#### Short task:
Extract the first line through the line containing "self.step(value, high, full_to))" from the listing below, exactly as written.

#### Recorded information:

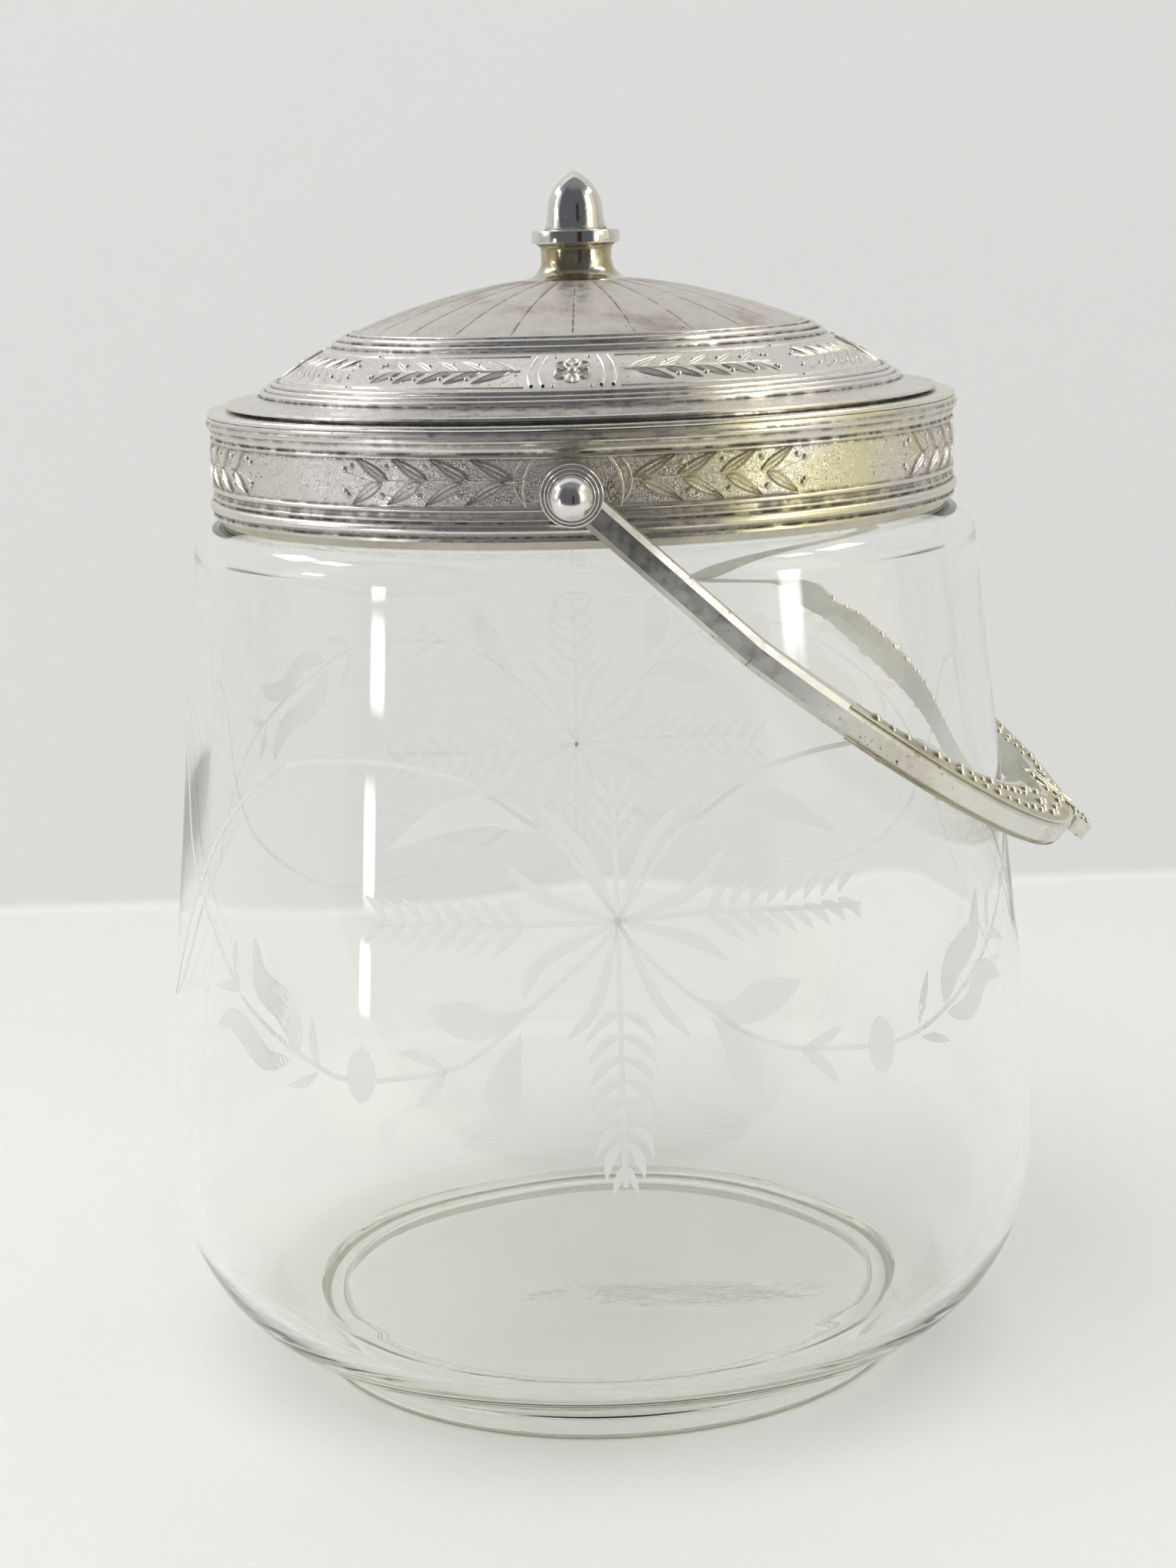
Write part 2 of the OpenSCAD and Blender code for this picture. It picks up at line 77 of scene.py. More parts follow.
class Nodes:
    """A short way to write the nodes of a material, of the world or of a lamp."""

    def __init__(self, owner):
        owner.use_nodes = True
        self.tree = owner.node_tree

    def clear(self, output, place):
        """Start anew with an output and the coordinates that patterns follow."""
        self.tree.nodes.clear()
        self.out = self.node(output)
        self.place = self.node("ShaderNodeTexCoord").outputs[place]

    def put(self, socket, value):
        if isinstance(value, bpy.types.NodeSocket):
            self.tree.links.new(value, socket)
        elif isinstance(value, tuple) and socket.type == "RGBA":
            socket.default_value = (*value, 1)
        else:
            socket.default_value = value

    def node(self, kind, inputs=(), **settings):
        made = self.tree.nodes.new(kind)
        for key, value in settings.items():
            setattr(made, key, value)
        for key, value in dict(inputs).items():
            self.put(made.inputs[key], value)
        return made

    def noise(self, scale, detail=3.0, roughness=0.55, place=None):
        inputs = {"Vector": place or self.place, "Scale": scale, "Detail": detail, "Roughness": roughness}
        return self.node("ShaderNodeTexNoise", inputs).outputs["Fac"]

    def step(self, value, low, high, to_low=0.0, to_high=1.0):
        """Smooth step from to_low to to_high as value goes from low to high."""
        inputs = {0: value, 1: low, 2: high, 3: to_low, 4: to_high}
        return self.node("ShaderNodeMapRange", inputs, interpolation_type="SMOOTHSTEP").outputs[0]

    def between(self, value, low, in_full, full_to, high):
        """1 from in_full to full_to, fading to 0 at low and at high."""
        return self.times(self.step(value, low, in_full), self.step(value, high, full_to))

    def math(self, operation, a, b=0.0):
        return self.node("ShaderNodeMath", {0: a, 1: b}, operation=operation).outputs[0]

    def times(self, a, b):
        return self.math("MULTIPLY", a, b)

    def most(self, a, b):
        return self.math("MAXIMUM", a, b)

    def mix(self, share, a, b):
        return self.node("ShaderNodeMix", {0: share, 6: a, 7: b}, data_type="RGBA").outputs[2]

    def xyz(self):
        return self.node("ShaderNodeSeparateXYZ", {0: self.place}).outputs

    def around(self, turns, rise):
        """Place unrolled round the axis, so that marks can run round it: angle, height and radius."""
        x, y, z = self.xyz()
        radius = self.math("SQRT", self.math("ADD", self.times(x, x), self.times(y, y)))
        angle = self.math("ARCTAN2", y, x)
        inputs = {0: self.times(angle, turns), 1: self.times(z, rise), 2: self.times(radius, rise)}
        return self.node("ShaderNodeCombineXYZ", inputs).outputs[0]

    def bump(self, height, distance, normal=None):
        inputs = {"Height": height, "Distance": distance, "Strength": 1.0}
        if normal:
            inputs["Normal"] = normal
        return self.node("ShaderNodeBump", inputs).outputs[0]

    def surface(self, **inputs):
        named = {key.replace("_", " ").title().replace("Ior", "IOR"): v for key, v in inputs.items()}
        shader = self.node("ShaderNodeBsdfPrincipled", named)
        self.put(self.out.inputs["Surface"], shader.outputs[0])
        return shader

    def let_pass(self, share, shader, **tint):
        """The surface lets a share of the rays pass straight on."""
        clear = self.node("ShaderNodeBsdfTransparent", tint).outputs[0]
        both = self.node("ShaderNodeMixShader", {0: share, 1: shader.outputs[0], 2: clear}).outputs[0]
        self.put(self.out.inputs["Surface"], both)


class Shader(Nodes):
    """A material."""

    def __init__(self, name):
        self.material = bpy.data.materials.new(name)
        super().__init__(self.material)
        self.clear("ShaderNodeOutputMaterial", "Object")


WARM_SHEEN_AND_AGED_TONE, BLOTCHED, DIRT = (0.70, 0.66, 0.44), (0.45, 0.385, 0.33), (0.075, 0.062, 0.048)
GILT, GILT_DARK, DARK_NEAR_EYES = (0.62, 0.5, 0.17), (0.25, 0.19, 0.09), (0.30, 0.285, 0.25)


def hatched(s, z, field, normal):
    """Fine strokes between two heights, in metres, as they are cut in the ground of a relief."""
    low, high = field
    inside = s.between(z, low, low + 0.0003, high - 0.0003, high)
    hatch = s.step(s.noise(1.0, 2, 0.5, s.around(110.0, 5200.0)), 0.42, 0.62)
    strokes = s.step(s.noise(1.0, 2, 0.5, s.around(420.0, 1500.0)), 0.5, 0.66)
    height = s.times(inside, s.math("ADD", s.times(hatch, 0.7), strokes))
    return s.bump(height, 0.000022, normal)


def silver(name, tone, rough, stain, aged_and_sheen, pits, dents=1.0, tarnish=None, field=None, eyes=None):
    """Worn silver plate: stains, yellowed patches all round with painted warm sheen added on the front right
    side, pits, dirt in the hollows and softly dented sheet.
    """
    s = Shader(name)
    x, y, z = s.xyz()
    cloud = s.noise(45, 5, 0.62)
    fine = s.noise(420, 4, 0.6)
    grit = s.noise(1700, 2, 0.5)
    hollow = s.node("ShaderNodeAttribute", attribute_name="hollow").outputs["Fac"]
    blotch = s.step(cloud, 0.52, 0.72)
    # The front right side gets more of the yellowed tone: painted warm reflection of the light from the
    # right, on top of yellowed patches all round.
    painted_warm_side = s.times(s.step(x, -0.012, 0.03), s.step(y, 0.03, -0.02))
    patches_with_sheen = s.times(s.step(s.noise(28, 3), 0.36, 0.6), s.math("ADD", s.times(painted_warm_side, 0.8), 0.2))
    colour = s.mix(s.times(patches_with_sheen, aged_and_sheen), tone, WARM_SHEEN_AND_AGED_TONE)
    colour = s.mix(s.times(blotch, stain), colour, BLOTCHED)
    if tarnish:
        low, high = tarnish
        belt = s.between(z, low - 0.001, low + 0.001, high - 0.0006, high + 0.0006)
        gilt = s.times(belt, s.step(s.noise(230, 4, 0.6), 0.34, 0.58, 0.1, 0.75))
        colour = s.mix(gilt, colour, s.mix(s.noise(700, 3), GILT, GILT_DARK))
    speck = s.times(s.step(grit, 0.66, 0.72), s.step(cloud, 0.45, 0.62))
    if eyes:
        # The handle is painted a darker tone near the pivot eyes.
        near = s.times(s.step(x, eyes, eyes * 0.5), s.step(z, 0.10, 0.12))
        colour = s.mix(s.times(near, s.step(fine, 0.25, 0.6, 1.0, 0.75)), colour, DARK_NEAR_EYES)
    grime = s.times(hollow, s.step(fine, 0.34, 0.6, 0.25, 1.0))
    dirt = s.most(s.times(speck, pits), grime)
    colour = s.mix(dirt, colour, DIRT)
    worn = s.step(fine, 0.3, 0.7, rough * 0.75, rough * 1.35)
    worn = s.math("ADD", worn, s.times(blotch, 0.18 * stain + 0.04))
    worn = s.math("ADD", worn, s.times(dirt, 0.35))
    normal = s.bump(s.noise(110, 2, 0.4), 0.00009 * dents)
    normal = s.bump(s.noise(1.0, 3, 0.7, s.around(9.0, 2600.0)), 0.000004, normal)
    if field:
        normal = hatched(s, z, field, normal)
    normal = s.bump(dirt, -0.00002, normal)
    metal = s.step(dirt, 0.0, 1.0, 1.0, 0.25)
    s.surface(base_color=colour, metallic=metal, roughness=worn, normal=normal)
    return s.material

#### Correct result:
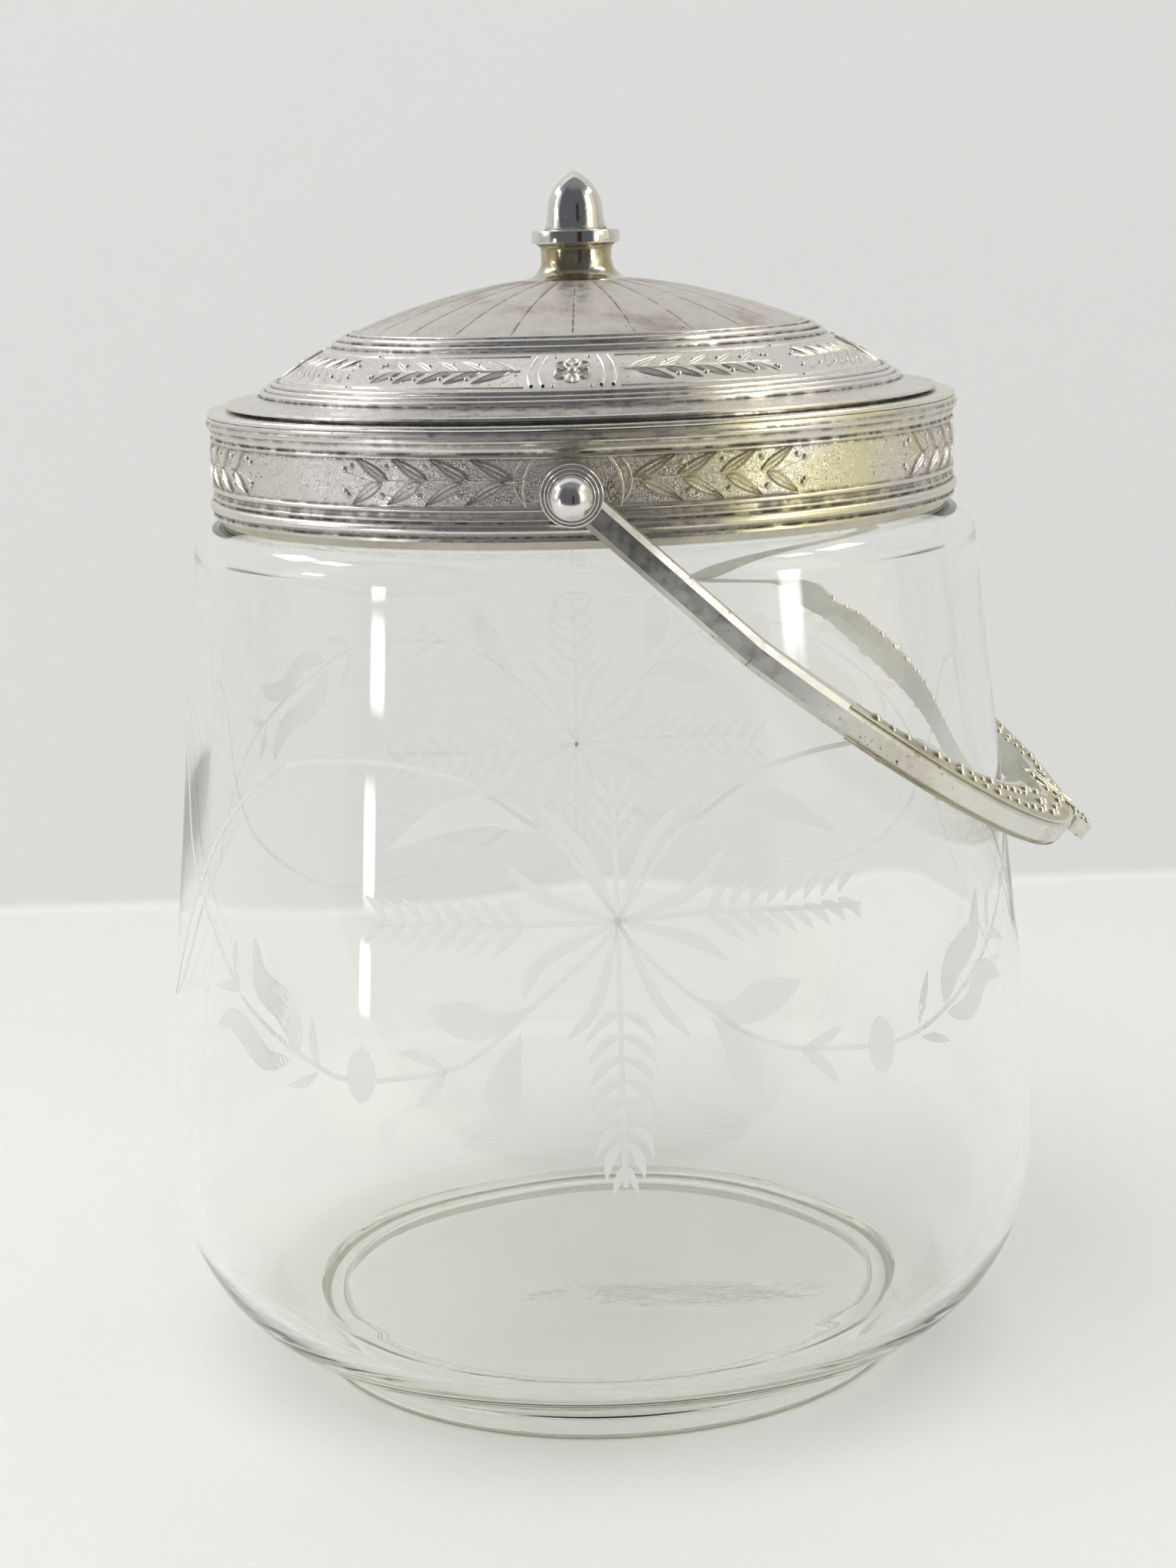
Write part 2 of the OpenSCAD and Blender code for this picture. It picks up at line 77 of scene.py. More parts follow.
class Nodes:
    """A short way to write the nodes of a material, of the world or of a lamp."""

    def __init__(self, owner):
        owner.use_nodes = True
        self.tree = owner.node_tree

    def clear(self, output, place):
        """Start anew with an output and the coordinates that patterns follow."""
        self.tree.nodes.clear()
        self.out = self.node(output)
        self.place = self.node("ShaderNodeTexCoord").outputs[place]

    def put(self, socket, value):
        if isinstance(value, bpy.types.NodeSocket):
            self.tree.links.new(value, socket)
        elif isinstance(value, tuple) and socket.type == "RGBA":
            socket.default_value = (*value, 1)
        else:
            socket.default_value = value

    def node(self, kind, inputs=(), **settings):
        made = self.tree.nodes.new(kind)
        for key, value in settings.items():
            setattr(made, key, value)
        for key, value in dict(inputs).items():
            self.put(made.inputs[key], value)
        return made

    def noise(self, scale, detail=3.0, roughness=0.55, place=None):
        inputs = {"Vector": place or self.place, "Scale": scale, "Detail": detail, "Roughness": roughness}
        return self.node("ShaderNodeTexNoise", inputs).outputs["Fac"]

    def step(self, value, low, high, to_low=0.0, to_high=1.0):
        """Smooth step from to_low to to_high as value goes from low to high."""
        inputs = {0: value, 1: low, 2: high, 3: to_low, 4: to_high}
        return self.node("ShaderNodeMapRange", inputs, interpolation_type="SMOOTHSTEP").outputs[0]

    def between(self, value, low, in_full, full_to, high):
        """1 from in_full to full_to, fading to 0 at low and at high."""
        return self.times(self.step(value, low, in_full), self.step(value, high, full_to))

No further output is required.